Return all lines in the material below that contain "this".

* _EXERCISE MATERIALS_:
^^^^
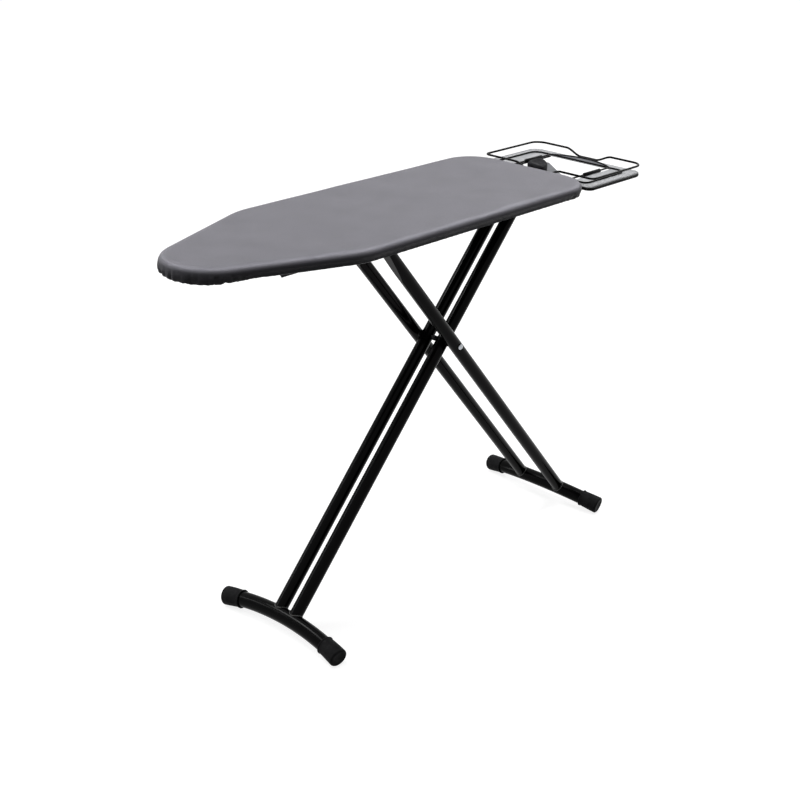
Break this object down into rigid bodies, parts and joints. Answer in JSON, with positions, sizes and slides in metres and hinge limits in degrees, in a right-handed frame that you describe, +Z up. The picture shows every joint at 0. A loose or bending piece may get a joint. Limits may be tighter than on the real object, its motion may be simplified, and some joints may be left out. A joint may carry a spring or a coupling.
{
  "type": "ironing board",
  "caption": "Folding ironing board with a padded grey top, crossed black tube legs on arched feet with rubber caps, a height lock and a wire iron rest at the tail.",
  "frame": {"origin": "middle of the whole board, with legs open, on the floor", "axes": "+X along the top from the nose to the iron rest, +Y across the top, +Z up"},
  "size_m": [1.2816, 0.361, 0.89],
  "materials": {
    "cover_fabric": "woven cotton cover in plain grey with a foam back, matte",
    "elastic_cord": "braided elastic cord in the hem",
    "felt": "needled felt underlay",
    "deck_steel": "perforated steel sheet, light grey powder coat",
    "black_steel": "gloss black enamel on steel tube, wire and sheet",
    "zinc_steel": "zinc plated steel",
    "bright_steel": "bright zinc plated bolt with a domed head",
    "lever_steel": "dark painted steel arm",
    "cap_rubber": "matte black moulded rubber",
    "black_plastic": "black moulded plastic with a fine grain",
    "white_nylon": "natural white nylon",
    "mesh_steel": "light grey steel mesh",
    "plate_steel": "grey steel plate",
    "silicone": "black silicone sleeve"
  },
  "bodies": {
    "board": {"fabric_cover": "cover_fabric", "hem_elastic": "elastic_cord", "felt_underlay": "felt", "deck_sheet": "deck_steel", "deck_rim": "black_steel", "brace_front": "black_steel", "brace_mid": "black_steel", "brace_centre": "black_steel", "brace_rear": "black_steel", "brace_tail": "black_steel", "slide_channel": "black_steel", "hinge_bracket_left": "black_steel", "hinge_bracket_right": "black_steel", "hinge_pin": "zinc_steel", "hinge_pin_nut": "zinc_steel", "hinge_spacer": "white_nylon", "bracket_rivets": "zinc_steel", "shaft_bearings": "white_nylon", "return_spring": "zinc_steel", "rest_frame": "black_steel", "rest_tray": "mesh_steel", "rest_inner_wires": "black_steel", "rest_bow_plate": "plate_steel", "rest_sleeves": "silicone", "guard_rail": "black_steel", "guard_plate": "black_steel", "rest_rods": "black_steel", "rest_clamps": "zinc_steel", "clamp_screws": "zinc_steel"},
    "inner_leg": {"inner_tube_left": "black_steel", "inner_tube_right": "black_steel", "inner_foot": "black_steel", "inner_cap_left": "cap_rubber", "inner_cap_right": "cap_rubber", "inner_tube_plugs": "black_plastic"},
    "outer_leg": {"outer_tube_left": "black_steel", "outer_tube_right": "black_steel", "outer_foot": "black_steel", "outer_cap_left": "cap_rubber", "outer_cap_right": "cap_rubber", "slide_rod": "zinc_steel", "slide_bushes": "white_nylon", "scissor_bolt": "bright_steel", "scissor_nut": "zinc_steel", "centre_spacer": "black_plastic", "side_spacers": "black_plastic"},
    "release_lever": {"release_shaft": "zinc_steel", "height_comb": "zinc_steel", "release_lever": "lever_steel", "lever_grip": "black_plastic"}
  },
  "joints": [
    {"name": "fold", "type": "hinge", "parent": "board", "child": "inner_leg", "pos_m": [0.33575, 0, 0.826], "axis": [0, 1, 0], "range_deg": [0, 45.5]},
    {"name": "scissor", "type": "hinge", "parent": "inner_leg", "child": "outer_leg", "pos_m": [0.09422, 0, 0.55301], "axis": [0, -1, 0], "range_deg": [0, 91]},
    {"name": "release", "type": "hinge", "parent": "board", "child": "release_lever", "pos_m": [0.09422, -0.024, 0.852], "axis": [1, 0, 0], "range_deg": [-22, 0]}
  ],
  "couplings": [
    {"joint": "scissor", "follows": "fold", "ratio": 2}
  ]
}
^^^^
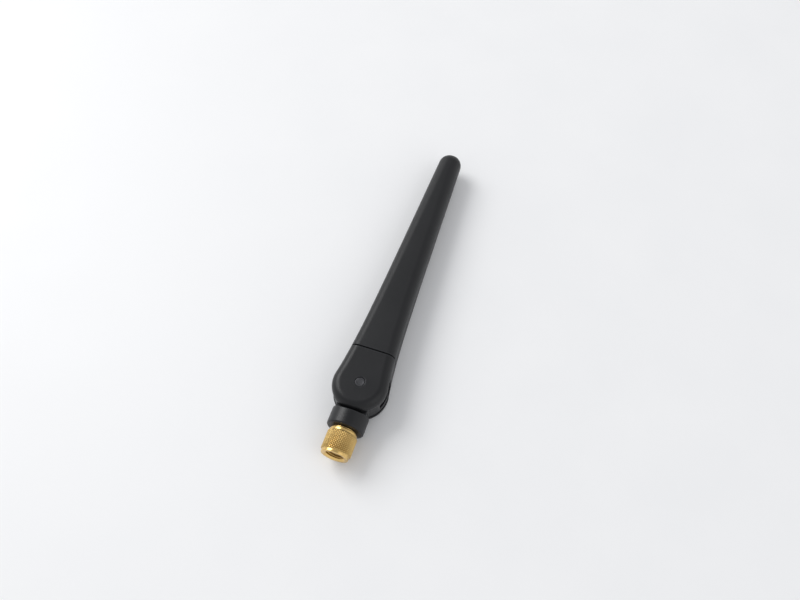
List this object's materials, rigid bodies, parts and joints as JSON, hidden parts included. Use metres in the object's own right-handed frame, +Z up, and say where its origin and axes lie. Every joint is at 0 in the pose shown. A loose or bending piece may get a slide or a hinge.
^^^^
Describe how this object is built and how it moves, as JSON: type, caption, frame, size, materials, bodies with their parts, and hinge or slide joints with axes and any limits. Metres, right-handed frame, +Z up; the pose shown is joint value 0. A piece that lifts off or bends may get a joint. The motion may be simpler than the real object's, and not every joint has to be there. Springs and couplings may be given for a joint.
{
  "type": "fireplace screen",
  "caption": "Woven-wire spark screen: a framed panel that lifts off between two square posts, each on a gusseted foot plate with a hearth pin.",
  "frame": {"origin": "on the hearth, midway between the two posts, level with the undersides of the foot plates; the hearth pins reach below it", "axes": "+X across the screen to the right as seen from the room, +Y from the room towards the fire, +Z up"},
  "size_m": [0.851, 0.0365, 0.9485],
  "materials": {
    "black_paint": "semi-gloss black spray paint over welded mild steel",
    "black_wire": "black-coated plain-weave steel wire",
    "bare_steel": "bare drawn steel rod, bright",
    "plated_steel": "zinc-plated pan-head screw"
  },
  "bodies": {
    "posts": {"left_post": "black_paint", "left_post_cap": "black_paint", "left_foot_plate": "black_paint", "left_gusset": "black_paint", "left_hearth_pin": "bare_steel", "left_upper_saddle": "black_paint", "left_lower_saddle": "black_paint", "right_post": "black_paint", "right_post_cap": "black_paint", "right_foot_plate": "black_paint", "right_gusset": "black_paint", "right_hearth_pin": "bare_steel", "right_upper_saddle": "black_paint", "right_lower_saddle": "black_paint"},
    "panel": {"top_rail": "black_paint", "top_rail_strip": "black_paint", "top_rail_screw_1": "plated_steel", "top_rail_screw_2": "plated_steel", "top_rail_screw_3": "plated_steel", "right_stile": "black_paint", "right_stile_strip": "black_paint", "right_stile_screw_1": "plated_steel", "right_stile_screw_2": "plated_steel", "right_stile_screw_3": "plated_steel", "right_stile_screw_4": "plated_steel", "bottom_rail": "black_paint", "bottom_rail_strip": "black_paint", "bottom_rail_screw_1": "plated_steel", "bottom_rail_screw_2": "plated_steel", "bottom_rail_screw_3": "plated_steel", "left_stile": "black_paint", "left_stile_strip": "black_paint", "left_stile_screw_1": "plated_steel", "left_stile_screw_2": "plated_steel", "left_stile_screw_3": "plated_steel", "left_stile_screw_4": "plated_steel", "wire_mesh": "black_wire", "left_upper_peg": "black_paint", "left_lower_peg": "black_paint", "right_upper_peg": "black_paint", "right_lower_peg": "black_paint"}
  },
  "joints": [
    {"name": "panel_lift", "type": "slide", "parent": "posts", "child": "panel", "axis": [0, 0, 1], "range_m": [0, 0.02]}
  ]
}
^^^^
* _FULL OUTPUT_:
Break this object down into rigid bodies, parts and joints. Answer in JSON, with positions, sizes and slides in metres and hinge limits in degrees, in a right-handed frame that you describe, +Z up. The picture shows every joint at 0. A loose or bending piece may get a joint. Limits may be tighter than on the real object, its motion may be simplified, and some joints may be left out. A joint may carry a spring or a coupling.
List this object's materials, rigid bodies, parts and joints as JSON, hidden parts included. Use metres in the object's own right-handed frame, +Z up, and say where its origin and axes lie. Every joint is at 0 in the pose shown. A loose or bending piece may get a slide or a hinge.
Describe how this object is built and how it moves, as JSON: type, caption, frame, size, materials, bodies with their parts, and hinge or slide joints with axes and any limits. Metres, right-handed frame, +Z up; the pose shown is joint value 0. A piece that lifts off or bends may get a joint. The motion may be simpler than the real object's, and not every joint has to be there. Springs and couplings may be given for a joint.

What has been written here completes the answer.